The issue under the present case was issuance of fake invoices without actual supply of goods with an intention to enable recipient to fraudulently avail the input tax credit. Therefore, the said offence was covered under clause (b) and (c) of sub-section (1) of section 132 of CGST Act, 2017. Section 132(4) of the CGST Act, 2017 is parametria to Section 9A of Central Excise Act, 1944. However, Section 9A did not carved out any exception for any of the offences under the Central Excise Act, Sub-Section (4) of Section 132 read with Sub-Section (5) of Section 132 provides that  all offences under this Act, shall be non-cognizable and bailable except for the offences specified in clause (a) or clause (b) or clause (c) or clause (d) of sub-section (1) and punishable under clause (i) of that sub-section shall be cognizable and non-bailable.

Therefore, by virtue of Para 2 of Schedule I, offences under the CGST Act, 2017 which provide imprisonment more than 3 Years are cognizable and non-bailable. However, by virtue of a non-obstinate provision under Section 132(4) of CGST Act, 2017 all provisions have been made non-cognizable except for offences specified in clause (a) or clause (b) or clause (c) or clause (d) of sub-section (1) and punishable under clause (i) of Section 132(1) of CGST Act, 2017 shall be cognizable and non-bailable.

Therefore, it seems that the provision under CGST Act, 2017 are not exactly same to provisions of Section 9A of Central Excise Act, 1944. Hence, decision of Hon’ble Apex Court would not be squarely applicable under CGST Act, 2017 to the extent certain offences have been cognizable and non-bailable.

 

b) Procedure to be followed in case wherein offences are cognizable but punishable with imprisonment for a term which may be less than seven years or which may extend to seven years whether with or without fine

The maximum punishment prescribed under clause (i) of Section 132 where amount of tax evaded the amount of input tax credit wrongly availed or utilised or the amount of refund wrongly taken exceeds five hundred lakh rupees is imprisonment for a term which may extend to five years and with fine. However, even though such offence might be cognizable still provisions of Section 41 of Code of Criminal Procedure would have to be followed. Section 41(1)(b) of the Code of Criminal Procedure provides that for cognizable offence punishable with imprisonment for a term which may be less than seven years or which may extend to seven years whether with or without fine certain conditions have to be satisfied. Conditions as set out under Section 41 of Code of Criminal Procedure is being reproduced herewith:

 

  1. When police may arrest without warrant .- (1) Any police officer may without an order from a Magistrate and without a warrant, arrest any person—


(a) who commits, in the presence of a police officer, a cognizable offence;

(b) against whom a reasonable complaint has been made, or credible information has been received, or a reasonable suspicion exists that he has committed a cognizable offence punishable with imprisonment for a term which may be less than seven years or which may extend to seven years whether with or without fine, if the following conditions are satisfied, namely:-

(i) the police officer has reason to believe on the basis of such complaint, information, or suspicion that such person has committed the said offence;

(ii) the police officer is satisfied that such arrest is necessary- (a) to prevent such person from committing any further offence; or (b) for proper investigation of the offence; or (c) to prevent such person from causing the evidence of the offence to disappear or tampering with such evidence in any manner; or (d) to prevent such person from making any inducement, threat or promise to any person acquainted with the facts of the case so as to dissuade him from disclosing such facts to the Court or to the police officer; or (e) as unless such person is arrested, his presence in the Court whenever required cannot be ensured, and the police officer shall record while making such arrest, his reasons in writing. 

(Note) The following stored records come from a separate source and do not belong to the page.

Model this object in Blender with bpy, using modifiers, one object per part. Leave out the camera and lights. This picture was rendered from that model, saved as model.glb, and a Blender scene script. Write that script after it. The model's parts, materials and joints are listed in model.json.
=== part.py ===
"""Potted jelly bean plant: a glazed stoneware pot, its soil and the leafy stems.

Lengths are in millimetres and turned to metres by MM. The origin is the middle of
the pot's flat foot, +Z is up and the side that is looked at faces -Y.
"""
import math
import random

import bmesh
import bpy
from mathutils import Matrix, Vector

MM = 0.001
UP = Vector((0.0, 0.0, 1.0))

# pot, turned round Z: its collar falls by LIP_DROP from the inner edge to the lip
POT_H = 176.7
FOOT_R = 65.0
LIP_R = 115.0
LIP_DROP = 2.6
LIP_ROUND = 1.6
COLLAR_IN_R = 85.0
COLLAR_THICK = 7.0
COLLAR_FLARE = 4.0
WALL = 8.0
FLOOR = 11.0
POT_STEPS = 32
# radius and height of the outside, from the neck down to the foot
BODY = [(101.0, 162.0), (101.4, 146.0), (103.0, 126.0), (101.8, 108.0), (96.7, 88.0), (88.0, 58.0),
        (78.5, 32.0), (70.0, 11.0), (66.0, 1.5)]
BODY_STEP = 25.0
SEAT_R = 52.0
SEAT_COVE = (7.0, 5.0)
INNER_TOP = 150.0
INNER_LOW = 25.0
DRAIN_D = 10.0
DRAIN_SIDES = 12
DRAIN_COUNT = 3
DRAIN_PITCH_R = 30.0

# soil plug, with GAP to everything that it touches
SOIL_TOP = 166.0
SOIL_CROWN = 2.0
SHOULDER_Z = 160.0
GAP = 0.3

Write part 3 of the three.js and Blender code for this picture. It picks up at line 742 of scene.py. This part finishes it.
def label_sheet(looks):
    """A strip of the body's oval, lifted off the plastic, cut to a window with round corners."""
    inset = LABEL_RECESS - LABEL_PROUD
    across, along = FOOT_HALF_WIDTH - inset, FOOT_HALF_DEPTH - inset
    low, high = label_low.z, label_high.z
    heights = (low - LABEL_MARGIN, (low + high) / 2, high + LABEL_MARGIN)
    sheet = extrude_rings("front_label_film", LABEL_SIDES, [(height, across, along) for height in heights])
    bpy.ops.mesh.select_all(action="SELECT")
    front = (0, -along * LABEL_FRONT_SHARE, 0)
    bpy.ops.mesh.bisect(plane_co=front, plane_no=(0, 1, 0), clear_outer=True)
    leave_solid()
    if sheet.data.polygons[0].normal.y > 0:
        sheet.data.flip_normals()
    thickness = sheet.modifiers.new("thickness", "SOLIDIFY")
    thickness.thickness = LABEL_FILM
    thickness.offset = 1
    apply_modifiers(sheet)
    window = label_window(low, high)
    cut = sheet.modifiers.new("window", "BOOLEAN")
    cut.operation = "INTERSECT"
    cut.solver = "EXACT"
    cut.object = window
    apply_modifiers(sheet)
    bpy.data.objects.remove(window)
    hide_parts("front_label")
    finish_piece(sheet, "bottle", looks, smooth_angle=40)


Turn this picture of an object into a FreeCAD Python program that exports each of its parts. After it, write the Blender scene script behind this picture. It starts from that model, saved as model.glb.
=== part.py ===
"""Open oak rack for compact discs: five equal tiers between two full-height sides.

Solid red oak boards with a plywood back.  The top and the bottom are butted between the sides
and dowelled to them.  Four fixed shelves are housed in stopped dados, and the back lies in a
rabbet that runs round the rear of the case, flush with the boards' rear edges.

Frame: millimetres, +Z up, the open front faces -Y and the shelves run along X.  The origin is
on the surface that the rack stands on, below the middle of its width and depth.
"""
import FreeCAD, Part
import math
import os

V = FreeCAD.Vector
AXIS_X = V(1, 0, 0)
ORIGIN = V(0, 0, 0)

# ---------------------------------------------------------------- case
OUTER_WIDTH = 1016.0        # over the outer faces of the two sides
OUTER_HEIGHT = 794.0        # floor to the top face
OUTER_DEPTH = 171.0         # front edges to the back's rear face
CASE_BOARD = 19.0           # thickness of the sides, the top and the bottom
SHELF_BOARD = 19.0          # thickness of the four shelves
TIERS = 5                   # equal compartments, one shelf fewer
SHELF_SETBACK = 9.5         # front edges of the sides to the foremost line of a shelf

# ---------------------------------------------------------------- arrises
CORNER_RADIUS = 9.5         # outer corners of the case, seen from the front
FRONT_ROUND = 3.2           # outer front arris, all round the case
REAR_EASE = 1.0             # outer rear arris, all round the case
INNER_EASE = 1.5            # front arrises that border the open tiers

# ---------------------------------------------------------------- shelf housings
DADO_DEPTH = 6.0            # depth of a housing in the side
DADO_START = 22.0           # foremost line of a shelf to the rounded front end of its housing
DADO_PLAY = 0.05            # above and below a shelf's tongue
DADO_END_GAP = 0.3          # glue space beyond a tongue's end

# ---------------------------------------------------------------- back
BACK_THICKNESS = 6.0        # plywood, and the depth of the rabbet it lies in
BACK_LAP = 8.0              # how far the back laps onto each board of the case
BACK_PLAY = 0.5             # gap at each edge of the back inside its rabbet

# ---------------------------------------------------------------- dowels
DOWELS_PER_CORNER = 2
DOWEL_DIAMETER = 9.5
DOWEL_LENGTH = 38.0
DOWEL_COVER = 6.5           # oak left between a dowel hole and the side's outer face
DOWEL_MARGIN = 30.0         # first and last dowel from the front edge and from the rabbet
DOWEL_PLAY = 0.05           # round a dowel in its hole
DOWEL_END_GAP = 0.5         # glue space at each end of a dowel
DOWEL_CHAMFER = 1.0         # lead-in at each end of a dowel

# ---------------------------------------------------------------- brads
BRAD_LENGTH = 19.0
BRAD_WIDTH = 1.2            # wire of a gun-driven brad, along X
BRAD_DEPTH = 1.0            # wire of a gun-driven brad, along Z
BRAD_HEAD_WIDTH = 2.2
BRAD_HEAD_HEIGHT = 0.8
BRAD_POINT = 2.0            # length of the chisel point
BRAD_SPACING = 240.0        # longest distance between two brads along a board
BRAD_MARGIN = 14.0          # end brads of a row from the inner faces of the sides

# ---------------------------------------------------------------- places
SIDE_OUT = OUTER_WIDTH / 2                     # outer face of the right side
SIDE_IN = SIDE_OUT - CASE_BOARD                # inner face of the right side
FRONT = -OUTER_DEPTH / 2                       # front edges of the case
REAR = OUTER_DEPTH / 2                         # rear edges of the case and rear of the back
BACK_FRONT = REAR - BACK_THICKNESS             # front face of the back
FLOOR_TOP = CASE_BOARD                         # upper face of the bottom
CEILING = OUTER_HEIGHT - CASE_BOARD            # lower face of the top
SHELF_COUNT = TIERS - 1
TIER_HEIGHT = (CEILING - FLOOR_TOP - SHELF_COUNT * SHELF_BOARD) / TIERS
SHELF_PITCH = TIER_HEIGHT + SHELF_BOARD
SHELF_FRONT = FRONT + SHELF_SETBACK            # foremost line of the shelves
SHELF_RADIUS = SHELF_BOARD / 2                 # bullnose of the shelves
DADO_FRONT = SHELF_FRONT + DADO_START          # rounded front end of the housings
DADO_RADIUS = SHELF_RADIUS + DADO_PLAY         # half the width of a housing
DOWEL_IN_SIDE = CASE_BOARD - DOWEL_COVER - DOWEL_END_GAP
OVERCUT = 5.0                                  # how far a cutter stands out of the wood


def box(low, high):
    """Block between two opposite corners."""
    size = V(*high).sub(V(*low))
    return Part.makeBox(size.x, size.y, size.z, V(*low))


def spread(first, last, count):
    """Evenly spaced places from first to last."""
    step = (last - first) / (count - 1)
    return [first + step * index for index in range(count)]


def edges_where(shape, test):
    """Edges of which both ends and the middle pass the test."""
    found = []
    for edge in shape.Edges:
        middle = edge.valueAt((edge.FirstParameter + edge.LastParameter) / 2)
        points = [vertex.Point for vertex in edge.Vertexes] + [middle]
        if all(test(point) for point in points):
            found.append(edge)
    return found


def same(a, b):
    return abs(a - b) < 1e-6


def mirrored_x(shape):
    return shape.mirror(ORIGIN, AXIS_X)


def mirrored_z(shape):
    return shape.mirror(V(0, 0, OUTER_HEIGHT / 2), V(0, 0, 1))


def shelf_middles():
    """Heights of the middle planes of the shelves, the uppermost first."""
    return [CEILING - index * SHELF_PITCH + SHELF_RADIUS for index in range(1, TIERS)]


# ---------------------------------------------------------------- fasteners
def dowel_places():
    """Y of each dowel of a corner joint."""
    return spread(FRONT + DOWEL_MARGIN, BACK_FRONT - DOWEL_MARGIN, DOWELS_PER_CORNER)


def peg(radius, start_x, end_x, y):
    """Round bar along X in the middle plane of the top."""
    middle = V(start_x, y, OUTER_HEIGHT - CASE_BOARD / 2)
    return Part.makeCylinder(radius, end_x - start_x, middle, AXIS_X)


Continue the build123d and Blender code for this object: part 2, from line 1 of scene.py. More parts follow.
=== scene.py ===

Provided that a police officer shall, in all cases where the arrest of a person is not Required under the provisions of this sub-section, record the reasons in writing for not making the arrest.

 

Hon’ble Apex Court in the matter of Arnesh Kumar vs State Of Bihar & Anr on 2 July, 2014 on the applicability of provisions of Section 41 of Code of Criminal Procedure for cognizable offence punishable with imprisonment for a term which may be less than seven years or which may extend to seven years whether with or without fine held that

“From a plain reading of the aforesaid provision, it is evident that a person accused of offence punishable with imprisonment for a term which may be less than seven years or which may extend to seven years with or without fine, cannot be arrested by the police officer only on its satisfaction that such person had committed the offence punishable as aforesaid. Police officer before arrest, in such cases has to be further satisfied that such arrest is necessary to prevent such person from committing any further offence; or for proper investigation of the case; or to prevent the accused from causing the evidence of the offence to disappear; or tampering with such evidence in any manner; or to prevent such person from making any inducement, threat or promise to a witness so as to dissuade him from disclosing such facts to the Court or the police officer; or unless such accused person is arrested, his presence in the court whenever required cannot be ensured. These are the conclusions, which one may reach based on facts. Law mandates the police officer to state the facts and record the reasons in writing which led him to come to a conclusion covered by any of the provisions aforesaid, while making such arrest. Law further requires the police officers to record the reasons in writing for not making the arrest. In pith and core, the police office before arrest must put a question to himself, why arrest? Is it really required? What purpose it will serve? What object it will achieve? It is only after these questions are addressed and one or the other conditions as enumerated above is satisfied, the power of arrest needs to be exercised. In fine, before arrest first the police officers should have reason to believe on the basis of information and material that the accused has committed the offence. Apart from this, the police officer has to be satisfied further that the arrest is necessary for one or the more purposes envisaged by sub-clauses (a) to (e) of clause (1) of Section 41 of Cr.PC.”